#### Supplied records ####

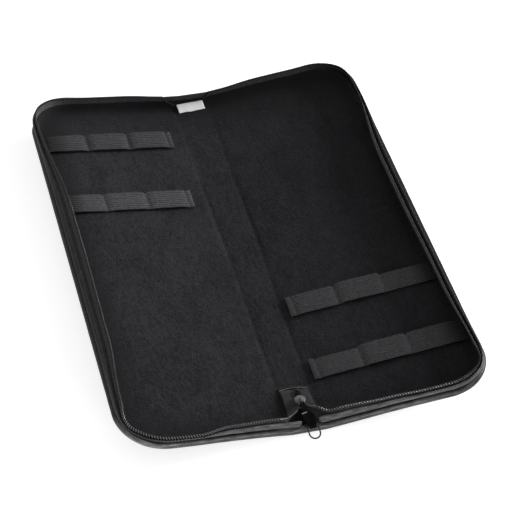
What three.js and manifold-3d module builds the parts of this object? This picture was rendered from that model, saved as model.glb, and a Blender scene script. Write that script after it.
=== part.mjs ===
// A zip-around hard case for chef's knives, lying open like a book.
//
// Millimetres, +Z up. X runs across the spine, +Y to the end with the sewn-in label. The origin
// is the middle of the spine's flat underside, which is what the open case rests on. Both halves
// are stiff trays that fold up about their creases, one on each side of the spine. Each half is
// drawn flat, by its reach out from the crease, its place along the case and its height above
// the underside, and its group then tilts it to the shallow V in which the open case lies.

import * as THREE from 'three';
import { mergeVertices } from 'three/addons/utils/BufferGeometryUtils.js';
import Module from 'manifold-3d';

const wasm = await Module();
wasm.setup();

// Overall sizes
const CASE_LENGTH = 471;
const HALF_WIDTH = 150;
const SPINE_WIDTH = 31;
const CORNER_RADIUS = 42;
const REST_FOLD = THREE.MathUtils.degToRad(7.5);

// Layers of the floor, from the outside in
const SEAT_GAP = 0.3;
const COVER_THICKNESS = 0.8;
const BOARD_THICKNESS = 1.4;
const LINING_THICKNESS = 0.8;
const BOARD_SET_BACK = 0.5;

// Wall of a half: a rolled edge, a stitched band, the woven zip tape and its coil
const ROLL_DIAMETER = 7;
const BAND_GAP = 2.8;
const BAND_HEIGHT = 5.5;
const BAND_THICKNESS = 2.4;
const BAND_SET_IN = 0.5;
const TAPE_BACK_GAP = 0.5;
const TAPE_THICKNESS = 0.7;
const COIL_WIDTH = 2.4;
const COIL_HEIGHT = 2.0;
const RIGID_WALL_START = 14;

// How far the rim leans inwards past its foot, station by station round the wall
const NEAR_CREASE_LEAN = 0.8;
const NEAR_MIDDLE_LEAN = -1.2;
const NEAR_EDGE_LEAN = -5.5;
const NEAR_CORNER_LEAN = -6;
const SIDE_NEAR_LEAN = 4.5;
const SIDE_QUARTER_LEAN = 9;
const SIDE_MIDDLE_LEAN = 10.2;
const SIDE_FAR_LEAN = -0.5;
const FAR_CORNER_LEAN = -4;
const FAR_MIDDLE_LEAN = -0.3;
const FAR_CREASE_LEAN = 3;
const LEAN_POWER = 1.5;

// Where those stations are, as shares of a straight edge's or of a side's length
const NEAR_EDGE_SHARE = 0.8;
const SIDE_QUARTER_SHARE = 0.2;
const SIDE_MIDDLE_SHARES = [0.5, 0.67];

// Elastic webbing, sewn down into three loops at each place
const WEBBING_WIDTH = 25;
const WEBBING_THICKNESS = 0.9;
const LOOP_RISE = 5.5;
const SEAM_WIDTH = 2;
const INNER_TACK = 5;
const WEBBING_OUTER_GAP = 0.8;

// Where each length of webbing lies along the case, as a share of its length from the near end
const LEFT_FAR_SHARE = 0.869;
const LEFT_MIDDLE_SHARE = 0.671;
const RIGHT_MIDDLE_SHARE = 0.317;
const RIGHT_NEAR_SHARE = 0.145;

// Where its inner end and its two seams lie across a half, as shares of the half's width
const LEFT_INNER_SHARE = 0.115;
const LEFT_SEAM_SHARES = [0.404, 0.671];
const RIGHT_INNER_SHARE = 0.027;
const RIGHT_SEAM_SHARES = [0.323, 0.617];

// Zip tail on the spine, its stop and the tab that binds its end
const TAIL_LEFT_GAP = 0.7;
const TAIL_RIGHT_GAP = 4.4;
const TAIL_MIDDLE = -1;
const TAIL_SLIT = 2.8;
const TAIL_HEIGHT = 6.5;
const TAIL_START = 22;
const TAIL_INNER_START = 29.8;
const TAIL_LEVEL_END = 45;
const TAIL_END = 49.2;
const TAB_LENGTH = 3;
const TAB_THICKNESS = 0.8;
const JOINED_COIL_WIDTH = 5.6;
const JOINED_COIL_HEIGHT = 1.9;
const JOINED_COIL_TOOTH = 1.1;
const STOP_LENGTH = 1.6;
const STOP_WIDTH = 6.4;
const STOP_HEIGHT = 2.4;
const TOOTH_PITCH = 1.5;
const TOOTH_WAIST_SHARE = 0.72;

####
#### Supplied records ####

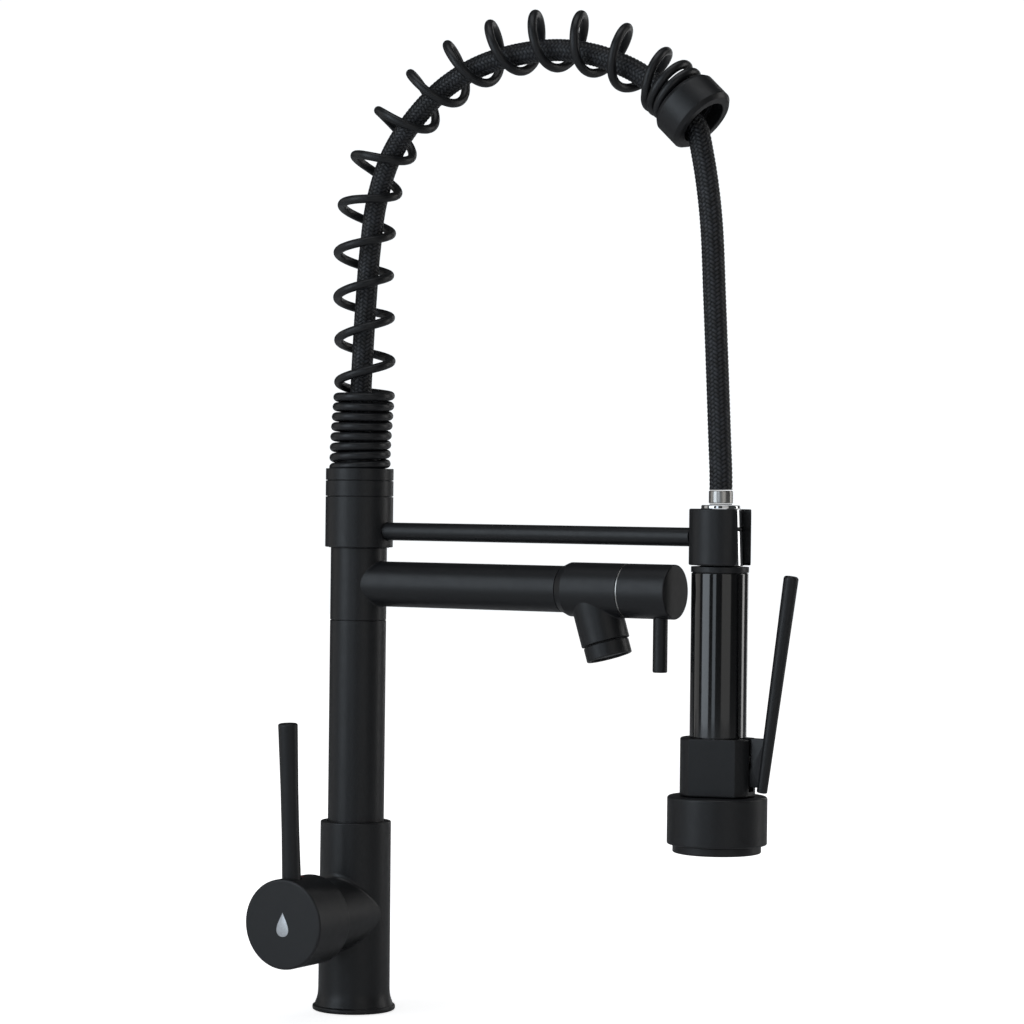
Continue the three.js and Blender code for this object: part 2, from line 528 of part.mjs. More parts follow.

####

• _Written exercise_
Quote the listing above, but only from the line that shows "What three.js and" through the line that shows "const RIGID_WALL_START = 14;".

• _Task response_
What three.js and manifold-3d module builds the parts of this object? This picture was rendered from that model, saved as model.glb, and a Blender scene script. Write that script after it.
=== part.mjs ===
// A zip-around hard case for chef's knives, lying open like a book.
//
// Millimetres, +Z up. X runs across the spine, +Y to the end with the sewn-in label. The origin
// is the middle of the spine's flat underside, which is what the open case rests on. Both halves
// are stiff trays that fold up about their creases, one on each side of the spine. Each half is
// drawn flat, by its reach out from the crease, its place along the case and its height above
// the underside, and its group then tilts it to the shallow V in which the open case lies.

import * as THREE from 'three';
import { mergeVertices } from 'three/addons/utils/BufferGeometryUtils.js';
import Module from 'manifold-3d';

const wasm = await Module();
wasm.setup();

// Overall sizes
const CASE_LENGTH = 471;
const HALF_WIDTH = 150;
const SPINE_WIDTH = 31;
const CORNER_RADIUS = 42;
const REST_FOLD = THREE.MathUtils.degToRad(7.5);

// Layers of the floor, from the outside in
const SEAT_GAP = 0.3;
const COVER_THICKNESS = 0.8;
const BOARD_THICKNESS = 1.4;
const LINING_THICKNESS = 0.8;
const BOARD_SET_BACK = 0.5;

// Wall of a half: a rolled edge, a stitched band, the woven zip tape and its coil
const ROLL_DIAMETER = 7;
const BAND_GAP = 2.8;
const BAND_HEIGHT = 5.5;
const BAND_THICKNESS = 2.4;
const BAND_SET_IN = 0.5;
const TAPE_BACK_GAP = 0.5;
const TAPE_THICKNESS = 0.7;
const COIL_WIDTH = 2.4;
const COIL_HEIGHT = 2.0;
const RIGID_WALL_START = 14;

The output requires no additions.